The first Tribute was held on November 18, 1989, a cold, cold winter day that helped us to remember the conditions under which many of the enslaved African men and women came to America. We were freezing, and yet we had on our wool and down coats, our boots, our hats, our gloves and our scarves. One could only imagine the plight of our ancestors who were forced to these shores while wearing only bits of tattered cloth to cover their bodies from freezing foreign weather. The mistress of ceremonies for that day continued to remind those gathered at the Ocean of their ancestors’ condition, since we often only think of the horrors of the slave ships and plantations while forgetting the strange, sometimes freezing weather conditions under which African people traveled, arrived, or died.African drums beat on the boardwalk of Bay 13 in Coney Island, Brooklyn, New York and cultural artists of every type gave cultural offerings in tribute to those African bodies buried in the Atlantic Ocean. An altar was built on the boardwalk, and flowers and fruit were released into the Ocean after a procession was led by drummers who walked from the boardwalk down to the Ocean. The cultural contributors included griots from West Africa, Papa Susso and Abdou Rahman Mongaara; Wassin Roots Reggae Band; Sister Fabian Miranda; Roots Daughter Maxine Foster; Serious Bizness; the Medgar Evers College Dancers (under the leadership of Professor Iola Thompson), and many others. Ministers of various religions and spiritual persuasions offered ecumenical prayers. (Many of these artists and spiritual leaders have continued to offer their gifts of the word, song, dance or music at each of the Tributes that have come after 1989.)

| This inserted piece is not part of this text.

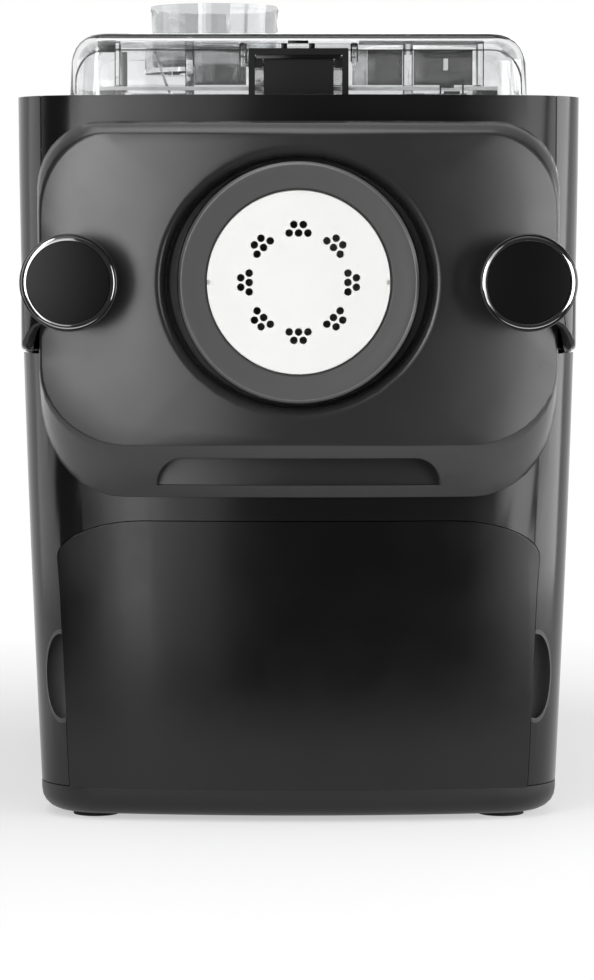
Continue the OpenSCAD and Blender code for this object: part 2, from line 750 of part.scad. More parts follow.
screw_back = bowl_back - 2;
screw_front = flange_y + 0.6;
screw_l = screw_back - screw_front;
flight_turns = 3.1;
flight_r = tube_r - sweep_gap;
hex_r = shaft_r + 1;
module extrusion_screw() {
    color("#e6e6e4") difference() {
        union() {
            facing_front(screw_back) cylinder(r = core_r, h = screw_l - 2);
            facing_front(screw_front + 2 + eps) cylinder(r1 = core_r, r2 = centre_r + 2, h = 2);
            facing_front(screw_front + 1) cylinder(r = centre_r, h = 4.6);
            facing_front(screw_front + 5 + screw_pitch * flight_turns)
                rotate([0, 0, 30]) flight(core_r - 1, flight_r, 7, 3, screw_pitch, flight_turns);
        }
        facing_front(screw_back + 1) cylinder(r = hex_r, h = hex_l + 2, $fn = 6);
    }
}

hub_back = bowl_back - 8;
hub_l = hub_back - bowl_front - 2 * screw_pitch;
blade_w = 8;
blade_t = 10;
blade_pitch = 18;
blade_n = floor((hub_l - 2 * blade_t) / blade_pitch);
module mixing_paddle() {
    reach = bowl_r - 3;
    color("#e6e6e4") difference() {
        union() {
            facing_front(hub_back) cylinder(r = core_r + 4, h = hub_l);
            for (k = [0:blade_n - 1])
                facing_front(hub_back - 1 - k * blade_pitch) rotate([0, 0, 45 + k * 180]) intersection() {
                    translate([core_r, -blade_w / 2, 0]) cube([reach - core_r, blade_w, blade_t]);
                    translate([0, 0, -1]) cylinder(r = reach, h = blade_t + 2);
                }
        }
        facing_front(bowl_back) cylinder(r = core_r, h = bowl_back - bowl_front);
    }
}

// ---- Mixing bowl ----
bowl_top = body_h + 5;
function bowl_outline(grow) =
    let (r = bowl_r + grow, hw = bowl_hw - bowl_wall + grow,
         right = concat([[hw, bowl_top - axis_z]], arc_pts([0, 0], r, 0, -90, 16)))
    concat(right, [for (i = [len(right) - 2:-1:0]) [-right[i][0], right[i][1]]]);

module bowl_prism(grow, y0, y1, cut) {
    translate([0, y1, axis_z]) rotate([90, 0, 0]) linear_extrude(y1 - y0) polygon(bowl_outline(grow));
    if (cut) box([-bowl_hw + bowl_wall, y0, bowl_top - 1], [bowl_hw - bowl_wall, y1, bowl_top + 1]);
}

rim_w = 7;
rim_y = 3.2;
rim_t = 2.6;
module mixing_bowl() {
    color([0.85, 0.88, 0.9, 0.5]) difference() {
        union() {
            bowl_prism(bowl_wall, bowl_front - bowl_wall, bowl_back + bowl_wall, false);
            box([-bowl_hw - rim_w, bowl_front - bowl_wall - rim_y, body_h + 0.2],
                [bowl_hw + rim_w, bowl_back + bowl_wall + rim_y, body_h + rim_t]);
        }
        bowl_prism(0, bowl_front, bowl_back, true);
        facing_front(bowl_front + 1) cylinder(r = tube_r + tube_wall, h = bowl_wall + 2);
        facing_front(bowl_back + bowl_wall + 1) cylinder(r = shaft_r + 5, h = bowl_wall + 2);
    }
}

module bowl_seal() {
    color("#77777a") facing_front(bowl_back + bowl_wall + 1) difference() {
        union() {
            cylinder(r = shaft_r + 5, h = bowl_wall + 1.6);
            cylinder(r = shaft_r + 9, h = 1);
        }
        translate([0, 0, -1]) cylinder(r = shaft_r + run_gap, h = bowl_wall + 6);
    }
}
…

Following the first tribute, The People of the Sun Middle Passage Collective was created with the primary purpose of organizing an annual June tribute, one that would always have cultural performances, African drumming, prayers, and flowers placed in the Ocean as a part of a water ceremony. It was collectively decided that the Tribute should be moved from the winter to the summer so that we would be able to maximize participation in it. It was also felt that it would be good to have the Tribute during the month that Juneteenth is celebrated. (Juneteenth is an African-American holiday that is primarily celebrated in the South of the United States as the date – June 19th – that the last group of enslaved people received the news that the system of slavery had been declared officially abolished by the government of the United States.)
The Collective also established the goal of raising funds to have a permanent monument erected on the grounds of Medgar Evers College/CUNY in memorial to the millions of people who perished during the Middle Passage. We also vowed to hold our Tribute on the boardwalk and beach of Coney Island, Brooklyn, New York, and to encourage others to hold similar tributes on the same day in other parts of the country and world, especially those places that have shores on the Atlantic Ocean. Both the Office of the President and the Student Government Association of the College have given financial contributions so that the Tribute would be established as one of the traditions at the College. These two bodies have also agreed to assist with raising funds for the building of the permanent monument.